What Happened Then

What Happened Then

Paula Friedman

Even in the birthmothers’ groups, I have been told, “You had some choice.” I was no frightened teenager, after all, but a highly educated radical, “running around with those other tie-dyed, fanatic, family-dumping spongers through the streets….”

“But hey, it wasn’t really like that,” I’d tell—whom? The groups? My kid? “My ‘choice’ wasn’t ‘free’ and the baby wasn’t some glitch I just tossed.”

Only were I to tell my son this, he would shake his head: “No, no, I didn’t mean—” and politely change the subject. Yet if we still could speak, I’d recount my half of what we well understood in our silent tears and hugs, those first weeks of reunion—or would if I’d only the pristine voice of someone never trapped by the inhibitions of her times.

For while I may have been intellectually advanced, by the mid-1960s I was still caught in the self-hatred common to “‘50s repression.” I had grown up in Washington, D.C., a middle-class misfit in that first Cold War generation—a world where little girls had to be round with yellow curls, and to compete in sports and over boys with no place for anyone different.
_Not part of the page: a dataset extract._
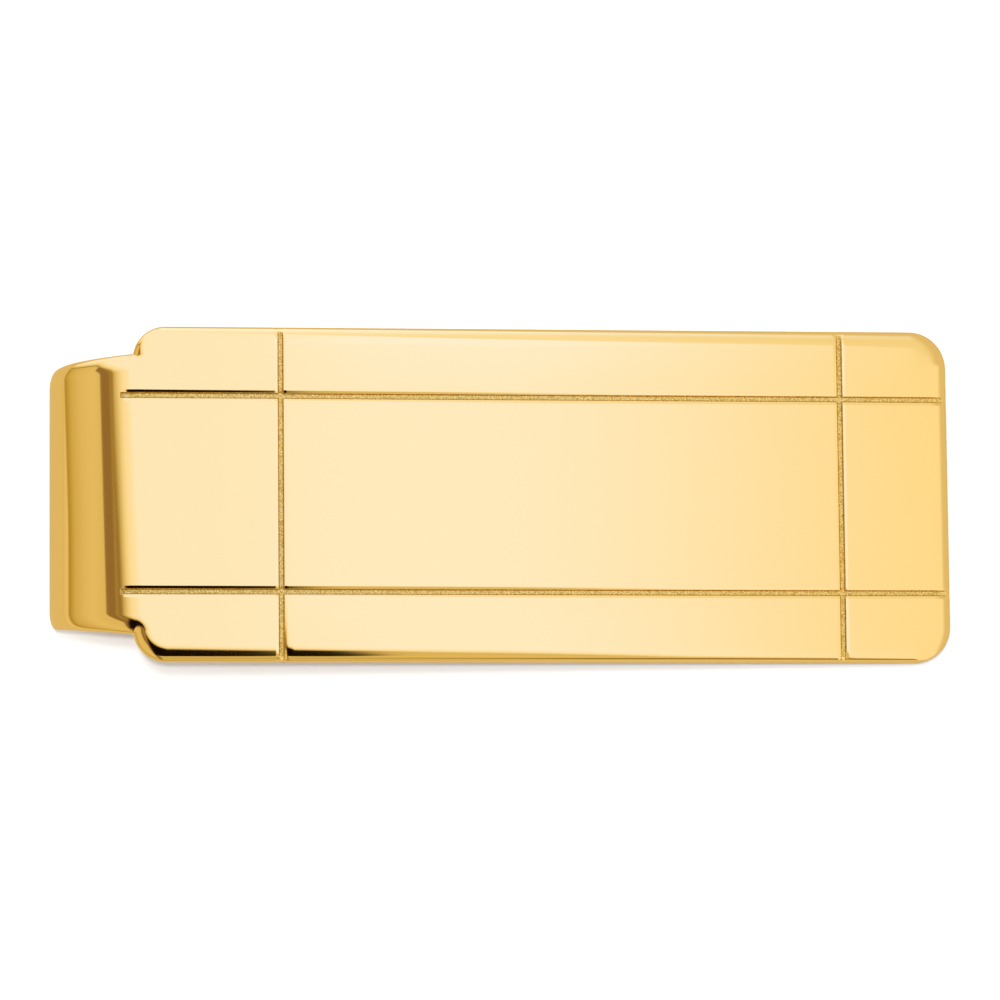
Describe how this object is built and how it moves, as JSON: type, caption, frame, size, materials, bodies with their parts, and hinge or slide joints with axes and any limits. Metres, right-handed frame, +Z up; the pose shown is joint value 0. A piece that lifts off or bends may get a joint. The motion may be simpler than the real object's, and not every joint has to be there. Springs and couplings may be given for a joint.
{
  "type": "money clip",
  "caption": "Slim spring clip for folded banknotes: a wide grooved face plate runs through a narrower bow into a sprung tongue with a flared lip.",
  "frame": {"origin": "bottom centre of the clip's box, as it lies on a table with its face plate up", "axes": "+Z up, +X along the strip towards the face plate's free end, with the bow at -X, +Y across the strip"},
  "size_m": [0.0538, 0.02, 0.0075],
  "materials": {
    "polished_gold_plate": "polished gold plate on brass"
  },
  "bodies": {
    "face": {"face_plate": "polished_gold_plate", "bow_front": "polished_gold_plate"},
    "nose": {"bow_nose": "polished_gold_plate"},
    "back": {"bow_back": "polished_gold_plate", "tongue_root": "polished_gold_plate"},
    "blade": {"tongue_blade": "polished_gold_plate"},
    "tip": {"tongue_tip": "polished_gold_plate", "lip": "polished_gold_plate"}
  },
  "joints": [
    {"name": "bow_front_flex", "type": "hinge", "parent": "face", "child": "nose", "pos_m": [-0.0253, 0, 0.00602], "axis": [0, 1, 0], "range_deg": [0, 2.8], "stiffness_Nm_per_rad": 44, "springref_deg": -0.34},
    {"name": "bow_back_flex", "type": "hinge", "parent": "nose", "child": "back", "pos_m": [-0.0258, 0, 0.00161], "axis": [0, 1, 0], "range_deg": [0, 2.4]},
    {"name": "tongue_root_flex", "type": "hinge", "parent": "back", "child": "blade", "pos_m": [-0.01469, 0, 0.00084], "axis": [0, 1, 0], "range_deg": [0, 5.1]},
    {"name": "tongue_blade_flex", "type": "hinge", "parent": "blade", "child": "tip", "pos_m": [-0.00279, 0, 0.0014], "axis": [0, 1, 0], "range_deg": [0, 3]}
  ],
  "couplings": [
    {"joint": "bow_back_flex", "follows": "bow_front_flex", "ratio": 0.857},
    {"joint": "tongue_root_flex", "follows": "bow_front_flex", "ratio": 1.82},
    {"joint": "tongue_blade_flex", "follows": "bow_front_flex", "ratio": 1.07}
  ]
}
Short, thin, dark, easily made to cry, I stood alone year after year in the playground. “Unpopular.”

Fleeing to college changed little; I was too socially and sexually naive. Seeking philosophical truths, I didn’t know to attractively repackage this as style; only, when I finally found a peer group, I threw out everything to adapt. I learned to find “the parents” despicable and at fault, to drop earlier interests, and to doubt my body and mind, with the groping sex and competitive class debates precisely targeting the natural and the curious. What I could not learn was to cover emotion, and so, too obvious in love, I suffered a series of unrequited loves and was suspended—not for having missed classes in fear of bodily and intellectual embarrassment, but for wearing jeans, going stockingless to dinner—a so-called nervous breakdown. Sent back, then, to what no longer seemed my home, after a year I returned to that Ivy university a brittle, cigarette-addicted woman, sexual nerve-endings dulled, who had “gone all the way.”

It’s not that there were no beautiful days or brilliant teachings. But what I and many others experienced would be well expressed by a slogan of late-‘60s Berkeley: “Oppression means to think ‘What’s wrong is wrong in me.’” This may seem seriocomic amid today’s starkly worsened economic suffering; our insistence that internalized oppression might be basic must seem damned dumb. But was it? One can still read Fanon.

“Actually, I’m glad you don’t understand,” I have told my son of that forced self-destruction. For what was wrong, in that period when even those too philosophically sophisticated to swallow popular Freudianisms were swallowed by them, was seen as necessarily some underlying twist or dearth in one’s basic human feelings, mind or sexuality. We did one another in. It was a venerated professor who slighted my provincially dressed presentations, yet applauded identical answers from a long-braided bohemian, but it was we who took seriously the writers who denounced “aggressive/possessive” women or found frigidity in whoever didn’t “come” like the characters of D.H. Lawrence. It was the closeted young man I adored who one night took my trembling hand but soon, unable to enter me, blamed our failure on my “unconscious anger” and “castrating vagina”; it was I who, the following year, followed the theories denouncing (in a time when the concept disability rights would only have met laughs) my love for a scarred man as necessarily perverted. And it was I who questioned my closeness with the gutsy younger woman, I who tried psychotherapy when—thin and Jewish, my typing too slow—I couldn’t get hired.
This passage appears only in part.